__Direction__
Repeat each line word for word.

__Available data__
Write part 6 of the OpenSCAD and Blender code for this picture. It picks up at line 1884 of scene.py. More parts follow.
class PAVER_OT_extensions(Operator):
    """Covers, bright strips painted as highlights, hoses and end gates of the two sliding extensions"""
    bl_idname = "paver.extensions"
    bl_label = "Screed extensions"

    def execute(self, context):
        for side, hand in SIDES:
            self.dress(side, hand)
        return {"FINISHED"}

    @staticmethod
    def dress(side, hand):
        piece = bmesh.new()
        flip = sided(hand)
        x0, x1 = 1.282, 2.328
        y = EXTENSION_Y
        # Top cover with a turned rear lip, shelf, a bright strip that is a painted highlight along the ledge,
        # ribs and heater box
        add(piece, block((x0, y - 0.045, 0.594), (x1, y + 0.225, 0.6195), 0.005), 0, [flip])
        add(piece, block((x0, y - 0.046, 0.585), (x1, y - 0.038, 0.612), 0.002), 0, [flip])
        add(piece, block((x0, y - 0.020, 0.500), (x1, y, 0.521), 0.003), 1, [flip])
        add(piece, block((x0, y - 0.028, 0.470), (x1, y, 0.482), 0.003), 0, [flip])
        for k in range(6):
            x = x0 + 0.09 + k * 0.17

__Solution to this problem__
Write part 6 of the OpenSCAD and Blender code for this picture. It picks up at line 1884 of scene.py. More parts follow.
class PAVER_OT_extensions(Operator):
    """Covers, bright strips painted as highlights, hoses and end gates of the two sliding extensions"""
    bl_idname = "paver.extensions"
    bl_label = "Screed extensions"

    def execute(self, context):
        for side, hand in SIDES:
            self.dress(side, hand)
        return {"FINISHED"}

    @staticmethod
    def dress(side, hand):
        piece = bmesh.new()
        flip = sided(hand)
        x0, x1 = 1.282, 2.328
        y = EXTENSION_Y
        # Top cover with a turned rear lip, shelf, a bright strip that is a painted highlight along the ledge,
        # ribs and heater box
        add(piece, block((x0, y - 0.045, 0.594), (x1, y + 0.225, 0.6195), 0.005), 0, [flip])
        add(piece, block((x0, y - 0.046, 0.585), (x1, y - 0.038, 0.612), 0.002), 0, [flip])
        add(piece, block((x0, y - 0.020, 0.500), (x1, y, 0.521), 0.003), 1, [flip])
        add(piece, block((x0, y - 0.028, 0.470), (x1, y, 0.482), 0.003), 0, [flip])
        for k in range(6):
            x = x0 + 0.09 + k * 0.17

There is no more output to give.